12 June 2003 - Musee d'Orsay, Paris
One of my most favourite places in Paris and definitely one of my favourite art museums in the world, is the Musee d'Orsay, which house one the best collections of impressionism period.
The museum is housed in an old railway station, and contains art pieces dating from the early nineteenth century up to the early twentieth century. Slap bang in the middle of this is the Impressionism period, which includes artists like Monet, Renoir and Degas. I've long been interested in their art, specifically their motivations for making what I call "fuzzy pictures". My intrest was piqued by the collections I saw in the Pushkin Museum in Moscow and the Hermitage in St. Petersburg, and when I found out that they were giving guided tours specifically about the Impressionists, I jumped at the chance.
They actually give a lot of tours, but very few are in English. Fortunately, one of them was on a Thursday, when the museum extends its opening hours until 9.45 pm, which allows me to hang around until I really get tired of looking up close at fuzzy brushstrokes.
The impressionistic movement is officially said to have begun in 1874, when a bunch of young upstarts exhibited a series of paintings that formed a new movement in the art world. It was their work that gave impetus to later, more abstract forms of art, such as by Cezanne and Kandinsky. It is ironic that I celebrate this in-between period so much and yet loathe the bastard offspring.

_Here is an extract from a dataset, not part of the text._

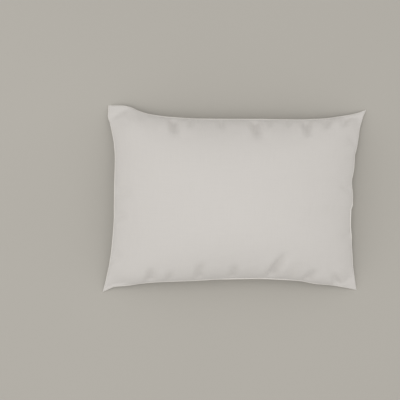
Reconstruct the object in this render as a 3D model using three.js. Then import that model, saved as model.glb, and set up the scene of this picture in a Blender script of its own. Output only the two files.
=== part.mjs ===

The roots of the movement were embedded the work of French artists who, if you like, wanted to go back to Nature. They abandoned the warmth and comfort of their studios and ventured forth into the forests of the countryside. This was unusual, for at that time artists made their own paints and it was easier to do this within the confines of the studio. To go outside was to court additional difficulty, but this new breed of artists wanted to paint nature in its environment, and not as they saw it under a roof. Artists like Diaz de la Pena were considered to be outside the art community and they reslished their separation and celebrated their commune with nature.
Although they were outside the conservative art world of the Academy, they still adhered to the traditional romantic period style. Their landscapes were moody studys of a brooding Mother Nature, overlooking Man with her might.
Nevertheless, these rebels inspired the future generations of Impressionists, probably with their derring-do, as well as their body of work. Since these new young wild ones wanted to follow a path not deemed to be "classical", the only teachers they had were each other, and the only references they had were the work of those that inspired them.
In 1861, the work of a recently deceased artist named Delacroix was put on exhibit, and one piece in particular, The Lions, further captured the imagination of the Impressionists. The Lions was an unusual piece of work because it was a sketch for a later painting and not a finished product, but in it you can already see the factors that would inspire Impressionists to come.
Three things stand out. Firstly, the choice of colour veered away from the traditional dark, earth tones, and instead was bright and had plenty of contrast. Complementary colours (such as red and green) was the key.
Secondly, movement was accenuated by the use of colour. Instead of a gradual shade from dark to bright, form and movement was determined by different colours. Paint was placed on top of one another haphazardly to create an effect.
Thirdly, the brush strokes were very rough and seemingly imprecise. The texture of the strokes can be seen in the paint and you can see its movement as the artist moved it about.
These ideas crop up again and again in Impressionistic art. In the ten years between that time and when they finally presented the exhibition, another movement cropped up, which would further influence the impressionists - the Realists.
Manet was one such artist. He felt that it was time to begin painting life as it was, and not an idealisation, as was the thinking at the time. He rejected ideas such as the perfectly proportioned body, the goddess-like faces, inspired by Roman-Greco art, and instead began painting people who had lumps in funny areas, if you like, wearing fashionable shoes and jewellry. Furthermore, he recognised this rebellious idea, and proceded further to abstracise peripherals and props. This further inspired the impressionists to break out of the current mould and begin something anew.